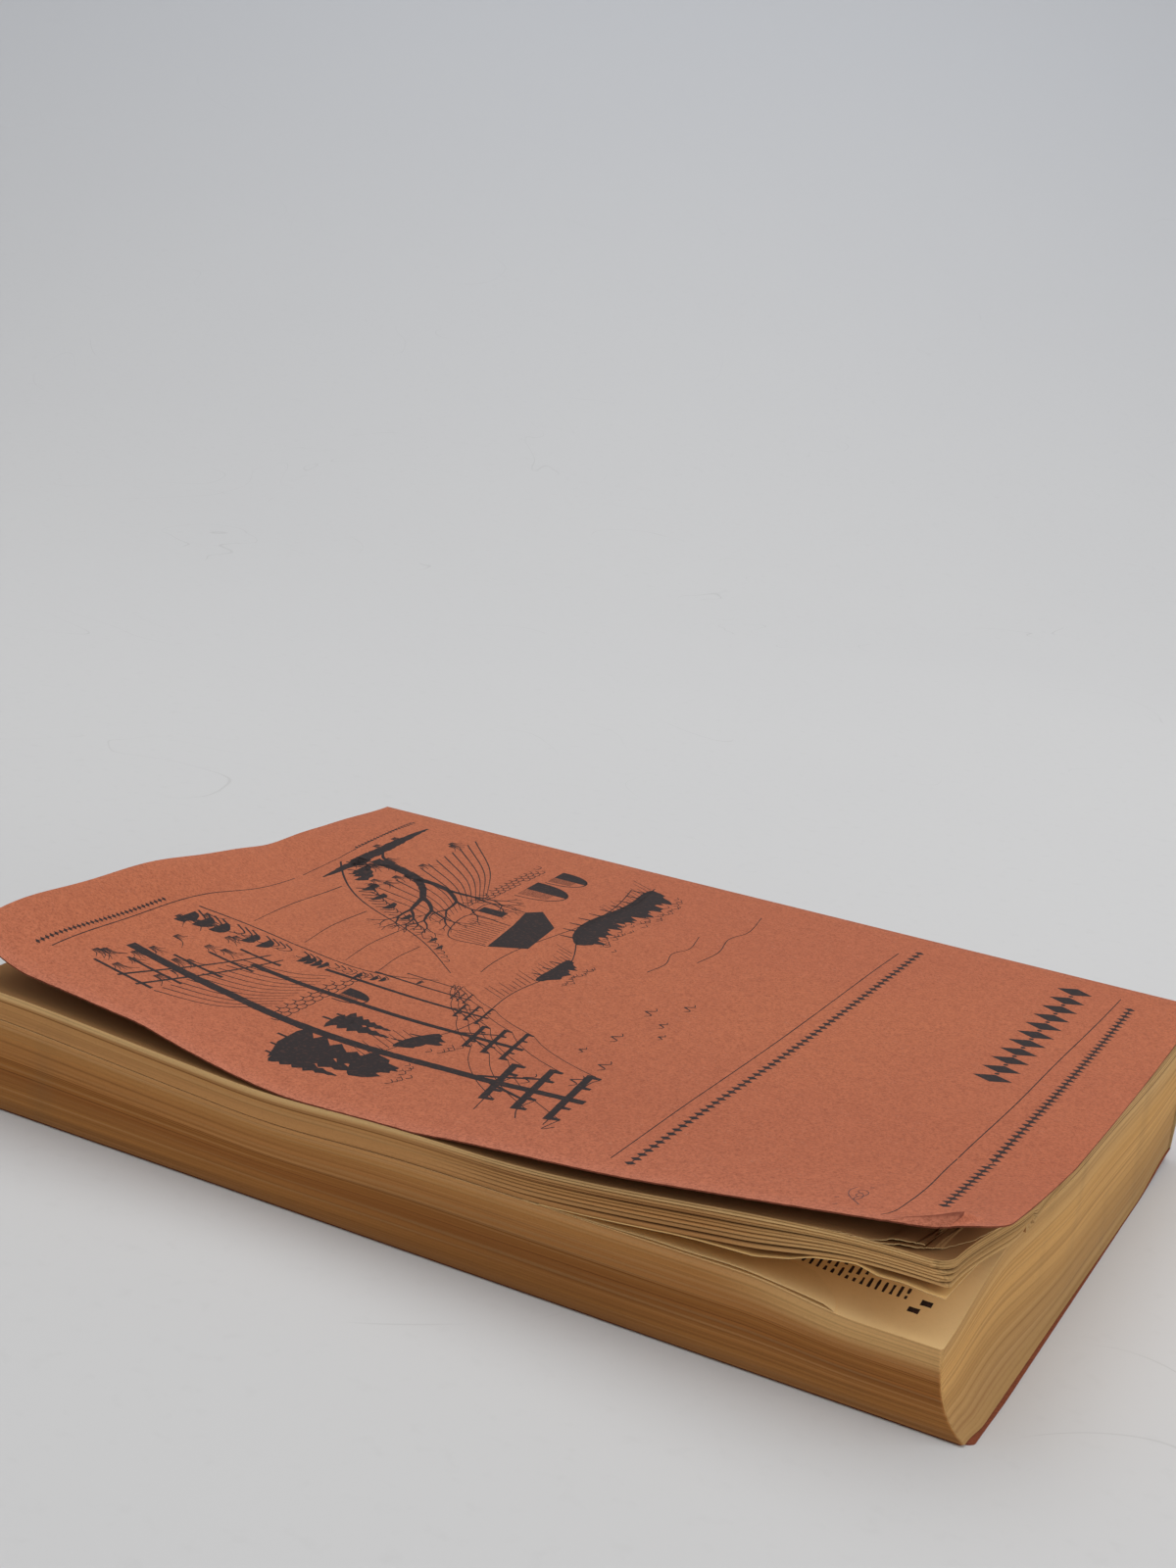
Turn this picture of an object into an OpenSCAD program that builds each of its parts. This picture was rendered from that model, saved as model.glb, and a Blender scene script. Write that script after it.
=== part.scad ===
// A thick softback directory lying on its back cover, well thumbed, with its head corner sprung open.
// +X runs along the pages towards the head, +Y from the fore edge to the spine, +Z up from the table.
// The origin is on the table, under the middle of the page.

/* [Pages] */
// Height of a page, tail to head
page_h = 297; // [250:1:330]
// Width of a page, fore edge to spine
page_w = 210; // [190:1:230]
// Thickness of the pages at the fore edge
fore_t = 31.3; // [26:0.1:40]
// Thickness of the pages at the spine
spine_t = 42.7; // [36:0.1:50]
// How far the top of the spine leans out beyond its foot
spine_lean = 9; // [0:0.5:12]
// How far the foot of the spine stands in from the page's width
spine_foot_in = 3; // [0:0.5:6]
// How far the middle of the spine bulges outwards
spine_bulge = 1.2; // [0:0.1:3]
// How far the foot of the spine is lifted off the table
spine_lift = 3; // [0:0.1:6]
// Width of the strip along the spine over which the underside lifts
spine_lift_w = 45; // [20:1:80]
// How far alternate bundles of leaves stand back at the fore edge
bundle_step = 0.5; // [0:0.1:1.5]
// How far the head corner of the pages is worn back
corner_wear = 9.5; // [0:0.5:14]
// How far the middle of the head is worn back
head_wear = 1.9; // [0:0.1:5]
// How far the head is worn back at the spine
spine_wear = 0.8; // [0:0.1:2]
// How far along the head the worn corner reaches
wear_reach = 90; // [40:1:120]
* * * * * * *
AIM:
Repeat the listing in full, keeping every line exactly as it is.

WRITTEN ANSWER:
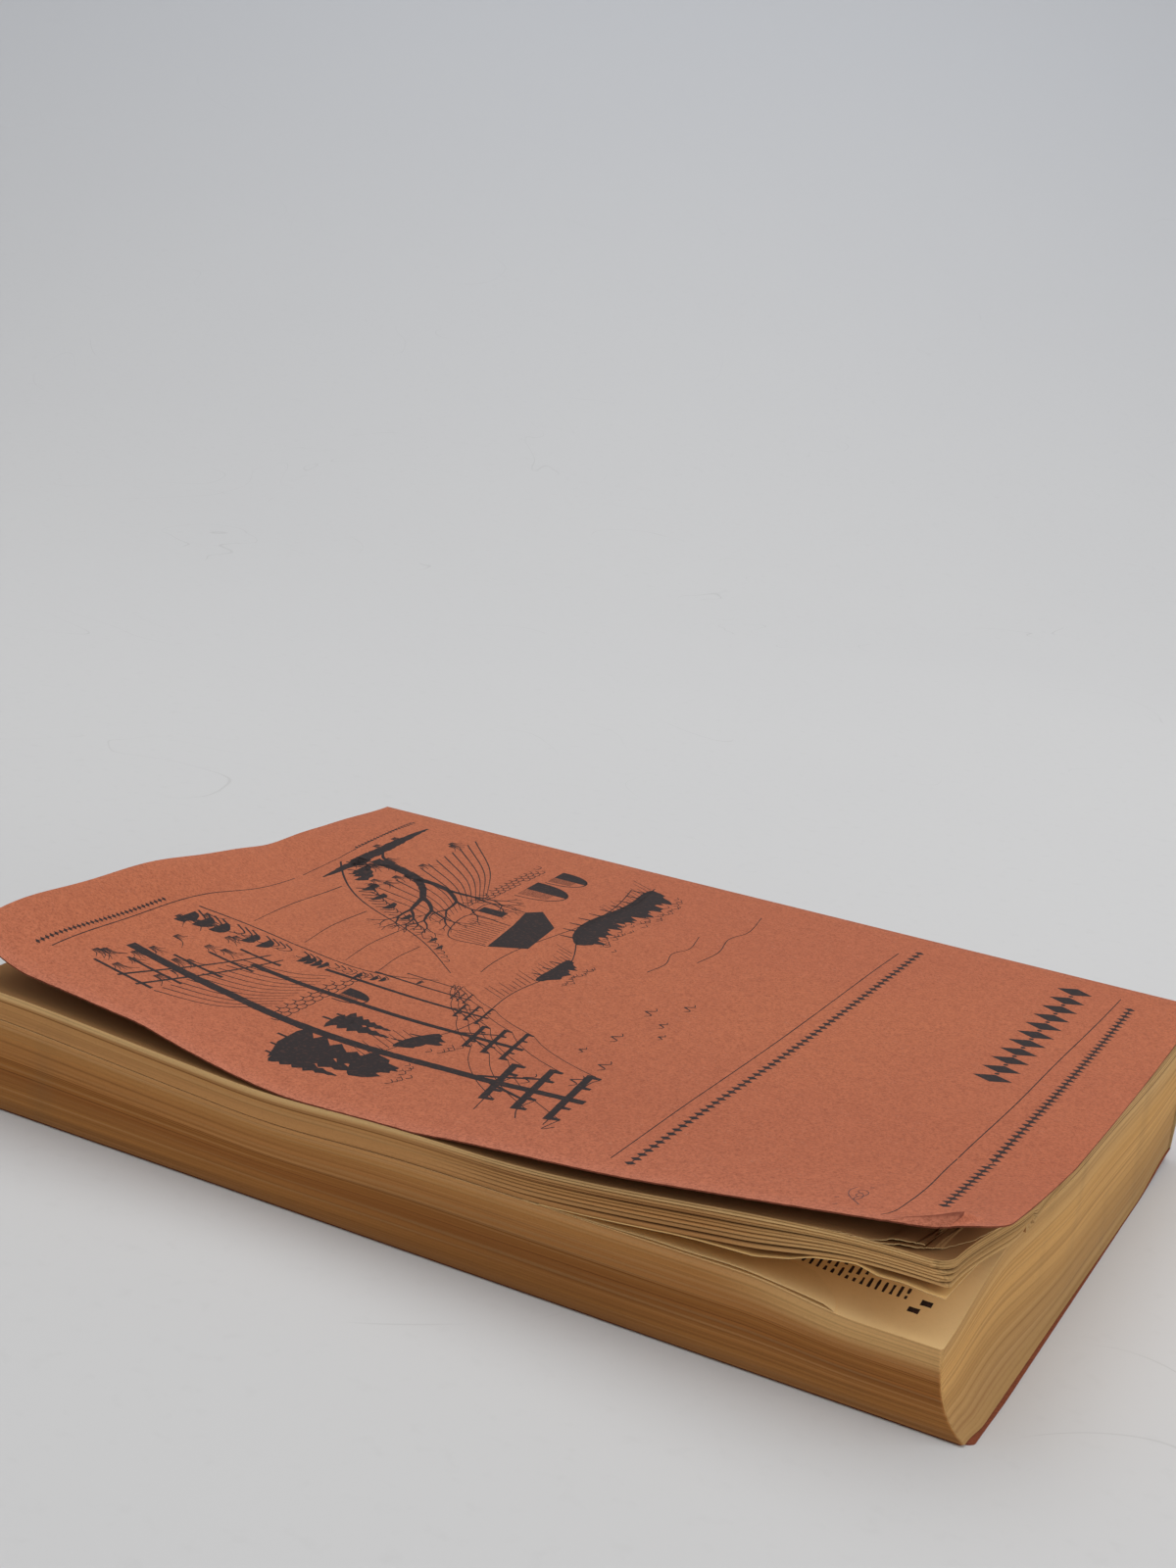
Turn this picture of an object into an OpenSCAD program that builds each of its parts. This picture was rendered from that model, saved as model.glb, and a Blender scene script. Write that script after it.
=== part.scad ===
// A thick softback directory lying on its back cover, well thumbed, with its head corner sprung open.
// +X runs along the pages towards the head, +Y from the fore edge to the spine, +Z up from the table.
// The origin is on the table, under the middle of the page.

/* [Pages] */
// Height of a page, tail to head
page_h = 297; // [250:1:330]
// Width of a page, fore edge to spine
page_w = 210; // [190:1:230]
// Thickness of the pages at the fore edge
fore_t = 31.3; // [26:0.1:40]
// Thickness of the pages at the spine
spine_t = 42.7; // [36:0.1:50]
// How far the top of the spine leans out beyond its foot
spine_lean = 9; // [0:0.5:12]
// How far the foot of the spine stands in from the page's width
spine_foot_in = 3; // [0:0.5:6]
// How far the middle of the spine bulges outwards
spine_bulge = 1.2; // [0:0.1:3]
// How far the foot of the spine is lifted off the table
spine_lift = 3; // [0:0.1:6]
// Width of the strip along the spine over which the underside lifts
spine_lift_w = 45; // [20:1:80]
// How far alternate bundles of leaves stand back at the fore edge
bundle_step = 0.5; // [0:0.1:1.5]
// How far the head corner of the pages is worn back
corner_wear = 9.5; // [0:0.5:14]
// How far the middle of the head is worn back
head_wear = 1.9; // [0:0.1:5]
// How far the head is worn back at the spine
spine_wear = 0.8; // [0:0.1:2]
// How far along the head the worn corner reaches
wear_reach = 90; // [40:1:120]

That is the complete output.